DOI: https://doi.org/10.1111/gcb.16884

Interpretive Summary: The impacts of climate change are already being felt on a global scale and are expected to amplify significantly in the years and decades to come. Soil carbon sequestration (SCS) practices in working lands including croplands and rangelands provides a cost-effective means for removing carbon (C) from the atmosphere while also delivering co-benefits to people and ecosystems. We estimated if SCS were deployed to between on one quarter to half of globally available working lands globally, our modeling efforts suggested that that combined SCS practices such as agroforestry or cover cropping can provide 40-80% of the required C sequestration by the Paris Climate Agreement. Soil carbon sequestration provides a pathway to climate stabilization that can be implemented immediately, eliciting atmospheric C draw down in the near term that can last decades to centuries.

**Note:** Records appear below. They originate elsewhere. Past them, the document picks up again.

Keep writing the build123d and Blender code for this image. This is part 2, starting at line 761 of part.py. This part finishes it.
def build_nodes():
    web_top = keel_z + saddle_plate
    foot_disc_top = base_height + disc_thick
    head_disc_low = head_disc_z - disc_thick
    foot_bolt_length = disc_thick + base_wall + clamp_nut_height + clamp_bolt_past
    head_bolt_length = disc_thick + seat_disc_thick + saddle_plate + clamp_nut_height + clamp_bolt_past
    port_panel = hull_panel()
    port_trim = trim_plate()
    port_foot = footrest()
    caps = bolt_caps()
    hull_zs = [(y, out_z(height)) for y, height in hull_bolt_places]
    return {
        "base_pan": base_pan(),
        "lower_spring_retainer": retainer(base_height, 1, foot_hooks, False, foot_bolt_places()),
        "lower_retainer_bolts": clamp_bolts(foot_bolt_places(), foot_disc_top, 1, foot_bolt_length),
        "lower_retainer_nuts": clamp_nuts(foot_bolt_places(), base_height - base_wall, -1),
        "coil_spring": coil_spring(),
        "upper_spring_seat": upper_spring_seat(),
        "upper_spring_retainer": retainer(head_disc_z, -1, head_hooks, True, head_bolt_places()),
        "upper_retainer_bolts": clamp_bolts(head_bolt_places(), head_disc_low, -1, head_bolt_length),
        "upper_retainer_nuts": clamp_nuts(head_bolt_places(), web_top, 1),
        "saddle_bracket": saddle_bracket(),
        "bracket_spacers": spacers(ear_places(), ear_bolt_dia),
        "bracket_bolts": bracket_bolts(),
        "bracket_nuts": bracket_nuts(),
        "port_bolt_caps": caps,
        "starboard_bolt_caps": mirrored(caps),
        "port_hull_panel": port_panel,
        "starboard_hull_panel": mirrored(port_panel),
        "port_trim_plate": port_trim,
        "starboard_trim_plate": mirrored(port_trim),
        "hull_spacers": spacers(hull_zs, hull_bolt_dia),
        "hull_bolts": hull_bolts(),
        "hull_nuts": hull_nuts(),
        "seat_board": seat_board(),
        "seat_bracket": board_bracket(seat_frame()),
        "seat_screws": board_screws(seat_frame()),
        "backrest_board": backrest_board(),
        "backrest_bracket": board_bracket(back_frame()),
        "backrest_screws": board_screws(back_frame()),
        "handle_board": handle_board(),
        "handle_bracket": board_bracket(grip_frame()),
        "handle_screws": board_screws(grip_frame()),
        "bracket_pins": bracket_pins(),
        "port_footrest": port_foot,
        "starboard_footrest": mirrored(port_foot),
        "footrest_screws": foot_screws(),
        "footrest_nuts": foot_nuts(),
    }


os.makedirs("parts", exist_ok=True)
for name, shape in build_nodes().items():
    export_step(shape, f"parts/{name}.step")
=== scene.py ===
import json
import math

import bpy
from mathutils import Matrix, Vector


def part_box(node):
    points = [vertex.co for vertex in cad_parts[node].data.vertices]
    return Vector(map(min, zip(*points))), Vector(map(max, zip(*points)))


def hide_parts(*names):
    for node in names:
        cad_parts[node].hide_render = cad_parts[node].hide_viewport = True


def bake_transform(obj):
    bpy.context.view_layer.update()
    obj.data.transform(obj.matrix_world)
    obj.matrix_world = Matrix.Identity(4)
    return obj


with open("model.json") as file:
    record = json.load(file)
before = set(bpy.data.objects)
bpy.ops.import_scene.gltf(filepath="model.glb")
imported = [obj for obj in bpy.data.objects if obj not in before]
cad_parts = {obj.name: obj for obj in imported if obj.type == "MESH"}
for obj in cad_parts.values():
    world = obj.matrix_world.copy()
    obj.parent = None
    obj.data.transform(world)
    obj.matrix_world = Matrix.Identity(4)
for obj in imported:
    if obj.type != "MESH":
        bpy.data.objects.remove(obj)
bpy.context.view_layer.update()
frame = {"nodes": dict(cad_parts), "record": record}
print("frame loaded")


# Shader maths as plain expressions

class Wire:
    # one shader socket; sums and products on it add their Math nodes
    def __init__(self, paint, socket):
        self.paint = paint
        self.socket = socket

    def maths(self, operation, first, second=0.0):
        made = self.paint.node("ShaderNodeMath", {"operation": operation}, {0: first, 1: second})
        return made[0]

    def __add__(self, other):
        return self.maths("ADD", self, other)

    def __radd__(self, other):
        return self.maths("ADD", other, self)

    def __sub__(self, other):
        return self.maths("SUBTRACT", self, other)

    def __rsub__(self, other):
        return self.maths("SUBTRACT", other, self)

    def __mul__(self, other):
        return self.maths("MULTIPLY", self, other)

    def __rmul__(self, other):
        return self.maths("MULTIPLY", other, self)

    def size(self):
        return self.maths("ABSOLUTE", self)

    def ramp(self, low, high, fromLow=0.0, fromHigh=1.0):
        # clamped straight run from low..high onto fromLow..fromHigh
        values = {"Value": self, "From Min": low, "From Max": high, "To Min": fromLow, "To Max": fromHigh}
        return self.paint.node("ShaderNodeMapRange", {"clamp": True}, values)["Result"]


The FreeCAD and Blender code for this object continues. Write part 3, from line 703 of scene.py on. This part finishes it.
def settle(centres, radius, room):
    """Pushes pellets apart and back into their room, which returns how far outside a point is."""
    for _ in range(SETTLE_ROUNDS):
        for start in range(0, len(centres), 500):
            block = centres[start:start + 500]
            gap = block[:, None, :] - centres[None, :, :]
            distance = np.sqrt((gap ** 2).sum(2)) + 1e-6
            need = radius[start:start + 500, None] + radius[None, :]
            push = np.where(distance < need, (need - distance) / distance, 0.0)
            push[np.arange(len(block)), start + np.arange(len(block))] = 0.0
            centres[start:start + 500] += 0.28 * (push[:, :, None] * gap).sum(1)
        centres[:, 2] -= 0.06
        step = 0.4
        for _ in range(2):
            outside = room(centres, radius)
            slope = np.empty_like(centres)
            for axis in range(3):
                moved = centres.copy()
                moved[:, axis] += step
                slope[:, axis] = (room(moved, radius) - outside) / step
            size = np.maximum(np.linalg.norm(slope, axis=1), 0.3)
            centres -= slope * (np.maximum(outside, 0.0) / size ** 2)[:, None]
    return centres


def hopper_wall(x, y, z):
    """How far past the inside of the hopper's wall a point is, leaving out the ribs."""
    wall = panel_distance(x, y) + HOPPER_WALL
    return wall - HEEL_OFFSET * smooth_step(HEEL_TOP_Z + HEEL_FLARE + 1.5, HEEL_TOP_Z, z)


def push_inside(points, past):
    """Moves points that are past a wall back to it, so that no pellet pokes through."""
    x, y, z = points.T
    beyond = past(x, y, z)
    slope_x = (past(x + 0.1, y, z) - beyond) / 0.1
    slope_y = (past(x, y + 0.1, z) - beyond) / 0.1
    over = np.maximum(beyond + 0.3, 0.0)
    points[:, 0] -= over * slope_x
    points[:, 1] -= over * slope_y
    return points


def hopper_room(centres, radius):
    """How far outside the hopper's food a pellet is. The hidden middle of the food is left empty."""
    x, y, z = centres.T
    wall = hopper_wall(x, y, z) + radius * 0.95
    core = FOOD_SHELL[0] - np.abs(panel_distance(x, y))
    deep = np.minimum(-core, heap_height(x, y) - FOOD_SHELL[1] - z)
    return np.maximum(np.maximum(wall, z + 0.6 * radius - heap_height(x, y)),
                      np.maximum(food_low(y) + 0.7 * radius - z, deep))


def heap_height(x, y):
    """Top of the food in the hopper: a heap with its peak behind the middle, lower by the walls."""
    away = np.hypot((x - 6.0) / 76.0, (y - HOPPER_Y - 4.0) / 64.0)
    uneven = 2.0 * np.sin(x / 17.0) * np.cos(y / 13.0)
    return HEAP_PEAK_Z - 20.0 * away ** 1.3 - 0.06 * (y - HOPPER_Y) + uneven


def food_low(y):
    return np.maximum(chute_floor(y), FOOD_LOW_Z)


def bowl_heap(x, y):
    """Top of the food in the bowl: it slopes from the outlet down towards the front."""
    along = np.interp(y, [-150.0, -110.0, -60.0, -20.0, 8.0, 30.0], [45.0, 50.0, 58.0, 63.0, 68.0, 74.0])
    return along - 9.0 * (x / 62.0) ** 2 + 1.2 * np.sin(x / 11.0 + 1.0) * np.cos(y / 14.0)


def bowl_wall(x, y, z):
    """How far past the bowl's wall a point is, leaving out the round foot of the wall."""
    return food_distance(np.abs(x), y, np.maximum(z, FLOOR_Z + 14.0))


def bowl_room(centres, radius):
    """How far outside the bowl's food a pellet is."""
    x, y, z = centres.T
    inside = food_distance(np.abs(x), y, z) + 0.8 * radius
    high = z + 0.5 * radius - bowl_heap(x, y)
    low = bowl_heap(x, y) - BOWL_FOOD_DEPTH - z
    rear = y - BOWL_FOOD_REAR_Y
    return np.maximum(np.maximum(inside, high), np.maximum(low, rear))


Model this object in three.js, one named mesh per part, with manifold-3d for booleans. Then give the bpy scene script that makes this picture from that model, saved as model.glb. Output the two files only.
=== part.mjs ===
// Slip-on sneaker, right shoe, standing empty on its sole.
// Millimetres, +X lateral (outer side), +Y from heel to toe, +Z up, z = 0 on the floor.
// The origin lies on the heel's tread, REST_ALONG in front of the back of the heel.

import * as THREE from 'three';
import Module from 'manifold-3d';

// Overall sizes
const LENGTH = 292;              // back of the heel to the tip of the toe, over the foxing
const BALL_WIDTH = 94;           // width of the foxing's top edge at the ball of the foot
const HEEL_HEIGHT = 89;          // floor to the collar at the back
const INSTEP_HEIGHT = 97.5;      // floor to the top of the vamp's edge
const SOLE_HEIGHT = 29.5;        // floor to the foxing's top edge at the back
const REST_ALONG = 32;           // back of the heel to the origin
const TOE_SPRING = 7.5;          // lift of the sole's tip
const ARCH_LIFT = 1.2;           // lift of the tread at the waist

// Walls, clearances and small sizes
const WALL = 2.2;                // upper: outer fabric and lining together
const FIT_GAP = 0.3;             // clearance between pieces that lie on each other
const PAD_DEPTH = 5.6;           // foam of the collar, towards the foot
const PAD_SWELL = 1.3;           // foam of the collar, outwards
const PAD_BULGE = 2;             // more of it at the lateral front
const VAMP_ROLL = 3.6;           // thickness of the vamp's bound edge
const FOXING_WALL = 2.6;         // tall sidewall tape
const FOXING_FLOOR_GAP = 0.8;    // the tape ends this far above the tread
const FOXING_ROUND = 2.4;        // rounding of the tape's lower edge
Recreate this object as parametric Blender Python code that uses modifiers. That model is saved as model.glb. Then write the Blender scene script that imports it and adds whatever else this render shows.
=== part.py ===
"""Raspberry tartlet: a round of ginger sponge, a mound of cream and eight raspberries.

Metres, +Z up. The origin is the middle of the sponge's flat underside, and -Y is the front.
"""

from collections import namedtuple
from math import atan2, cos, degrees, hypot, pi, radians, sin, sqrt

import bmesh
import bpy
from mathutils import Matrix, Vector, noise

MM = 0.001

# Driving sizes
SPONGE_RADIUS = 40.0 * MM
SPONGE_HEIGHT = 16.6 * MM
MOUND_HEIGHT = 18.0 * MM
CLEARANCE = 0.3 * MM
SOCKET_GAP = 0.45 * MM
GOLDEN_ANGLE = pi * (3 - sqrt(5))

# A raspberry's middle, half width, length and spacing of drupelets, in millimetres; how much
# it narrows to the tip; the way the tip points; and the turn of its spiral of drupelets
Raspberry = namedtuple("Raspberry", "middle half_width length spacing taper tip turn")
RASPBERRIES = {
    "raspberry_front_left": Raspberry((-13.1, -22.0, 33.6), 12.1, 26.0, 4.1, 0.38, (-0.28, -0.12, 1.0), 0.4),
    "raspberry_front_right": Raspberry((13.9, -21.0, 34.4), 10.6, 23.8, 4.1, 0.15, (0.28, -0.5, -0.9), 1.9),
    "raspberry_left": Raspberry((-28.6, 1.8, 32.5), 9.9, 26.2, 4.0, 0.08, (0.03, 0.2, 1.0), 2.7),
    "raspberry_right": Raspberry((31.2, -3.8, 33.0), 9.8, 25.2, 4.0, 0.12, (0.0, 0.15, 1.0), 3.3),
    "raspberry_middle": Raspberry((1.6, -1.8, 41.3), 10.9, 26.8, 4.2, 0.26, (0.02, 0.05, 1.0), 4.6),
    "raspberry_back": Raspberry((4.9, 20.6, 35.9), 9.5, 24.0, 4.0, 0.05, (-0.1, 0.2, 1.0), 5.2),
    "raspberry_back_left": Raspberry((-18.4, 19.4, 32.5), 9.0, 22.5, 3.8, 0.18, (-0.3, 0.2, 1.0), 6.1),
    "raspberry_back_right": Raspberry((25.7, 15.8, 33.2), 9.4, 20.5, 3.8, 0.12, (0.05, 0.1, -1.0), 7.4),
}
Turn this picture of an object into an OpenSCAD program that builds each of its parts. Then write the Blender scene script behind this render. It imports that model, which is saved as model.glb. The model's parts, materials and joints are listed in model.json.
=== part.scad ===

Technical Abstract: The ongoing climate crisis merits an urgent need to devise management approaches and new technologies to reduce atmospheric greenhouse gas concentrations (GHG) in the near term. However, each year that GHG concentrations continue to rise, pressure mounts to develop and deploy atmospheric CO2 removal pathways as a complement to, and not replacement for, emissions reductions. Soil carbon sequestration (SCS) practices in working lands provide a low-tech and cost-effective means for removing CO2 from the atmosphere while also delivering co-benefits to people and ecosystems. Our model estimates suggest that, assuming additive effects, the technical potential of combined SCS practices can provide 30%–70% of the carbon removal required by the Paris Climate Agreement if applied to 25%–50% of the available global land area, respectively. Atmospheric CO2 drawdown via SCS has the potential to last decades to centuries, although more research is needed to determine the long-term viability at scale and the durability of the carbon stored. Regardless of these research needs, we argue that SCS can at least serve as a bridging technology, reducing atmospheric CO2 in the short term while energy and transportation systems adapt to a low-C economy. Soil C sequestration in working lands holds promise as a climate change mitigation tool, but the current rate of implementation remains too slow to make significant progress toward global emissions goals by 2050. Outreach and education, methodology development for C offset registries, improved access to materials and supplies, and improved research networks are needed to accelerate the rate of SCS practice implementation. Herein, we present an argument for the immediate adoption of SCS practices in working lands and recommendations for improved implementation.